Brenda Laurel's main goal is that of creating software that fit Aristotelian ideals, so her point is understandable. However, unfinishable computer games are still very popular (witness multi-player games), and the 1980's crisis in the video game industry (where Mattel and Coleco left the market) must be attributed other factors (Calica 1998). There is a clear commercial interest in games that are finished in 4-5 hours - the player will need a new game more frequently.

It then appears that trying to add a significant story to a computer game invariably reduces the number of times you're likely to play the game. Literary qualities, usually associated with depth and contemplation, actually makes computer games less repeatable, and more "trashy" in the sense that you won't play Myst again once you've completed it. There's no point. This does not mean that Tetris is an endless work that can always be reread and always sheds new light on the world - for we usually do not see computer games as statements about something else. But it seems paradoxical that introducing a narrative reduces the number of times you play the game.

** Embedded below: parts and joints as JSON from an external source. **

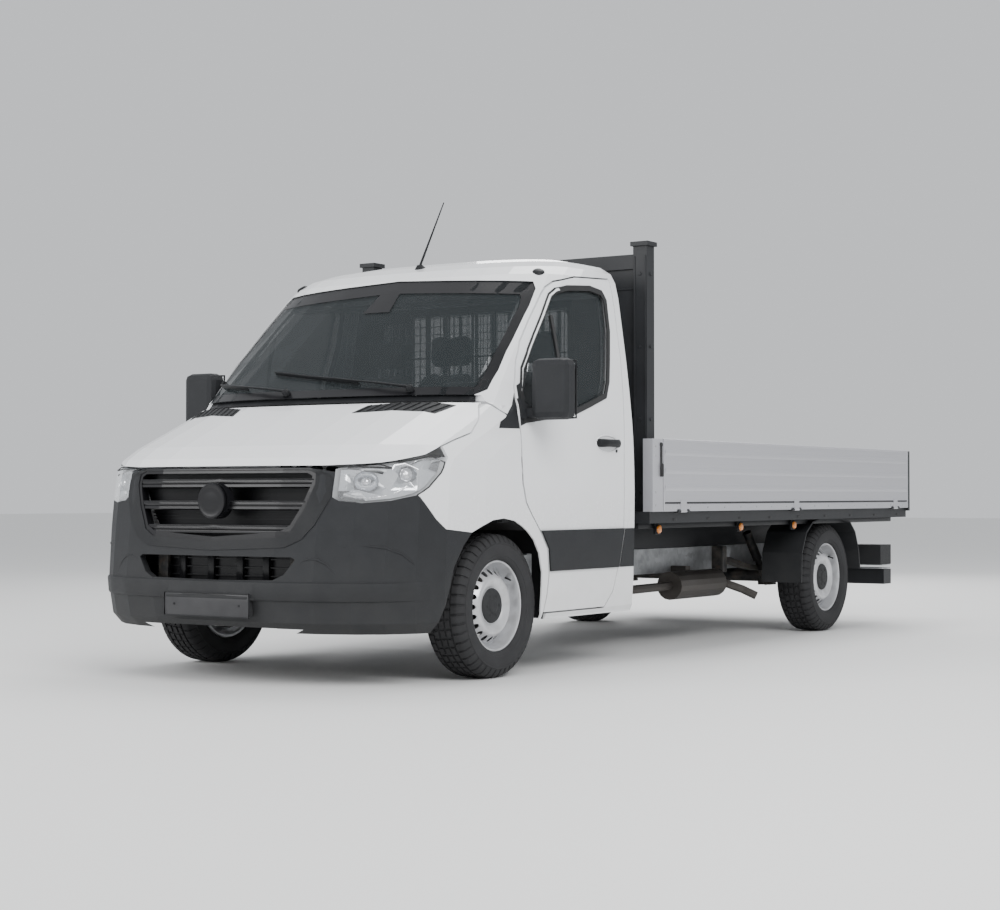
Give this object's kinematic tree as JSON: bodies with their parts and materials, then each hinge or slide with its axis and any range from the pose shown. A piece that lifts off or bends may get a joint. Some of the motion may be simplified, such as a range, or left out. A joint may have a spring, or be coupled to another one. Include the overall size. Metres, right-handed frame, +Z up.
{
  "type": "flatbed truck",
  "caption": "Light flatbed truck: single cab over a ladder frame, dropside platform with headboard, opening doors, bonnet and boards, steering and rolling wheels.",
  "frame": {"origin": "on the ground under the middle of the truck's length and width", "axes": "+X to the truck's left side, -Y to its front, +Z up"},
  "size_m": [2.47, 6.148, 2.5006],
  "materials": {
    "paint": "gloss",
    "plastic": "grained",
    "glass": "clear tinted",
    "aluminium": "anodised satin",
    "dark_steel": "satin",
    "galvanised": "dull",
    "rubber": "matte",
    "silver": "satin",
    "fabric": "woven",
    "lamp": "clear",
    "lamp_red": "gloss",
    "floor_board": "film-faced, satin"
  },
  "bodies": {
    "truck": {"cab_shell": "paint", "fender_left": "paint", "fender_right": "paint", "front_bumper": "plastic", "grille": "plastic", "scuttle_panel": "plastic", "windscreen": "glass", "rear_window": "glass", "partition_guard": "dark_steel", "aerial": "plastic", "dashboard": "plastic", "steering_wheel": "plastic", "driver_seat": "fabric", "passenger_seat": "fabric", "headlamp_left": "lamp", "headlamp_right": "lamp", "engine_block": "dark_steel", "radiator": "dark_steel", "front_subframe": "dark_steel", "chassis_frame": "galvanised", "rear_axle": "dark_steel", "exhaust": "galvanised", "fuel_tank": "plastic", "mudguard_left": "plastic", "mudguard_right": "plastic", "tail_lamp_left": "lamp_red", "tail_lamp_right": "lamp_red", "underrun_bar": "dark_steel", "deck": "dark_steel", "load_floor": "floor_board", "headboard": "dark_steel", "corner_post_left": "aluminium", "corner_post_right": "aluminium"},
    "bonnet": {"bonnet": "paint"},
    "door_left": {"door_left": "paint", "door_glass_left": "glass", "door_cladding_left": "plastic", "mirror_left": "plastic"},
    "door_right": {"door_right": "paint", "door_glass_right": "glass", "door_cladding_right": "plastic", "mirror_right": "plastic"},
    "knuckle_left": {"knuckle_left": "dark_steel"},
    "knuckle_right": {"knuckle_right": "dark_steel"},
    "front_wheel_left": {"front_rim_left": "silver", "front_tyre_left": "rubber"},
    "front_wheel_right": {"front_rim_right": "silver", "front_tyre_right": "rubber"},
    "rear_wheel_left": {"rear_rim_left": "silver", "rear_tyre_left": "rubber"},
    "rear_wheel_right": {"rear_rim_right": "silver", "rear_tyre_right": "rubber"},
    "side_board_left": {"side_board_left": "aluminium"},
    "side_board_right": {"side_board_right": "aluminium"},
    "tailboard": {"tailboard": "aluminium"}
  },
  "joints": [
    {"name": "steer_left", "type": "hinge", "parent": "truck", "child": "knuckle_left", "pos_m": [0.76, -2.0535, 0.35], "axis": [0, 0, 1], "range_deg": [-35, 35]},
    {"name": "steer_right", "type": "hinge", "parent": "truck", "child": "knuckle_right", "pos_m": [-0.76, -2.0535, 0.35], "axis": [0, 0, 1], "range_deg": [-35, 35]},
    {"name": "front_wheel_left_spin", "type": "hinge", "parent": "knuckle_left", "child": "front_wheel_left", "pos_m": [0.856, -2.0535, 0.35], "axis": [1, 0, 0], "continuous": true},
    {"name": "front_wheel_right_spin", "type": "hinge", "parent": "knuckle_right", "child": "front_wheel_right", "pos_m": [-0.856, -2.0535, 0.35], "axis": [1, 0, 0], "continuous": true},
    {"name": "rear_wheel_left_spin", "type": "hinge", "parent": "truck", "child": "rear_wheel_left", "pos_m": [0.856, 1.8705, 0.35], "axis": [1, 0, 0], "continuous": true},
    {"name": "rear_wheel_right_spin", "type": "hinge", "parent": "truck", "child": "rear_wheel_right", "pos_m": [-0.856, 1.8705, 0.35], "axis": [1, 0, 0], "continuous": true},
    {"name": "door_left_open", "type": "hinge", "parent": "truck", "child": "door_left", "pos_m": [1.0045, -1.9035, 1], "axis": [0, 0, -1], "range_deg": [0, 68]},
    {"name": "door_right_open", "type": "hinge", "parent": "truck", "child": "door_right", "pos_m": [-1.0045, -1.9035, 1], "axis": [0, 0, 1], "range_deg": [0, 68]},
    {"name": "bonnet_open", "type": "hinge", "parent": "truck", "child": "bonnet", "pos_m": [0, -2.0895, 1.33], "axis": [-1, 0, 0], "range_deg": [0, 52]},
    {"name": "side_board_left_fold", "type": "hinge", "parent": "truck", "child": "side_board_left", "pos_m": [1.0595, -0.5655, 0.795], "axis": [0, 1, 0], "range_deg": [0, 180]},
    {"name": "side_board_right_fold", "type": "hinge", "parent": "truck", "child": "side_board_right", "pos_m": [-1.0595, -0.5655, 0.795], "axis": [0, -1, 0], "range_deg": [0, 180]},
    {"name": "tailboard_fold", "type": "hinge", "parent": "truck", "child": "tailboard", "pos_m": [0, 3.067, 0.795], "axis": [-1, 0, 0], "range_deg": [0, 180]}
  ],
  "couplings": [
    {"joint": "steer_right", "follows": "steer_left", "ratio": 1}
  ]
}
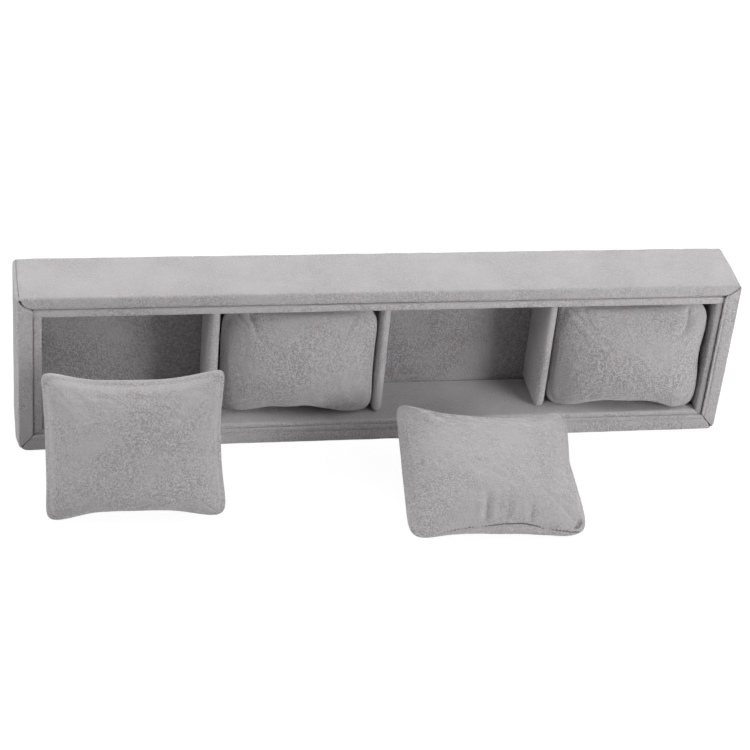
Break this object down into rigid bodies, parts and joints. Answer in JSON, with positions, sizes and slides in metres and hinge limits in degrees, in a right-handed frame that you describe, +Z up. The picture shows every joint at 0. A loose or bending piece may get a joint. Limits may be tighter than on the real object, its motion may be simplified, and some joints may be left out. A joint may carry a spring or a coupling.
{
  "type": "watch storage box",
  "caption": "Open velvet-covered tray box on its long side, with dividers making a row of compartments and loose watch pillows in and in front of them.",
  "frame": {"origin": "middle of the underside of the box, on the surface it stands on", "axes": "+X along the box's length, -Y out of the open front, +Z up"},
  "size_m": [0.352, 0.1305, 0.0861],
  "materials": {
    "wall_velvet": "grey short-pile velvet over thin padding",
    "liner_velvet": "grey short-pile velvet",
    "divider_velvet": "grey short-pile velvet",
    "pillow_velvet": "soft grey short-pile velvet",
    "back_velvet": "grey short-pile velvet",
    "fibreboard": "raw fibreboard, hidden inside the covers",
    "grey_card": "grey card, hidden inside the covers"
  },
  "bodies": {
    "root": {"top_wall_board": "fibreboard", "top_wall_cover": "wall_velvet", "top_liner_card": "grey_card", "top_liner_cover": "liner_velvet", "bottom_wall_board": "fibreboard", "bottom_wall_cover": "wall_velvet", "bottom_liner_card": "grey_card", "bottom_liner_cover": "liner_velvet", "left_wall_board": "fibreboard", "left_wall_cover": "wall_velvet", "left_liner_card": "grey_card", "left_liner_cover": "liner_velvet", "right_wall_board": "fibreboard", "right_wall_cover": "wall_velvet", "right_liner_card": "grey_card", "right_liner_cover": "liner_velvet", "divider_1_cover": "divider_velvet", "divider_1_card": "grey_card", "divider_2_cover": "divider_velvet", "divider_2_card": "grey_card", "divider_3_cover": "divider_velvet", "divider_3_card": "grey_card", "back_lining_panel": "liner_velvet", "back_board": "fibreboard", "back_cloth": "back_velvet", "pillow_in_compartment_2": "pillow_velvet", "pillow_in_compartment_4": "pillow_velvet", "pillow_front_left": "pillow_velvet", "pillow_front_right": "pillow_velvet"}
  },
  "joints": []
}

In the way it is used, the computer game is closest to the mythical narrative. In a discussion of Superman, Umberto Eco (1979, p.107-124) describes the mythical as characterised by repeatability: The audience of the Greek tragedy already knows the story. The modern novel or movie is only received once, since the primary aesthetic device is the relative unpredictability of the events. One important difference between computer games and the mythical narrative is that the mythical narrative can be repeated because it is assumed to shed new light on the world - the mythical represents a universal law. The computer game is repeatable because it shows more of itself every time, because the player gains experience and gets better at the game. But unlike the mythical, games are not seen as saying something about the world.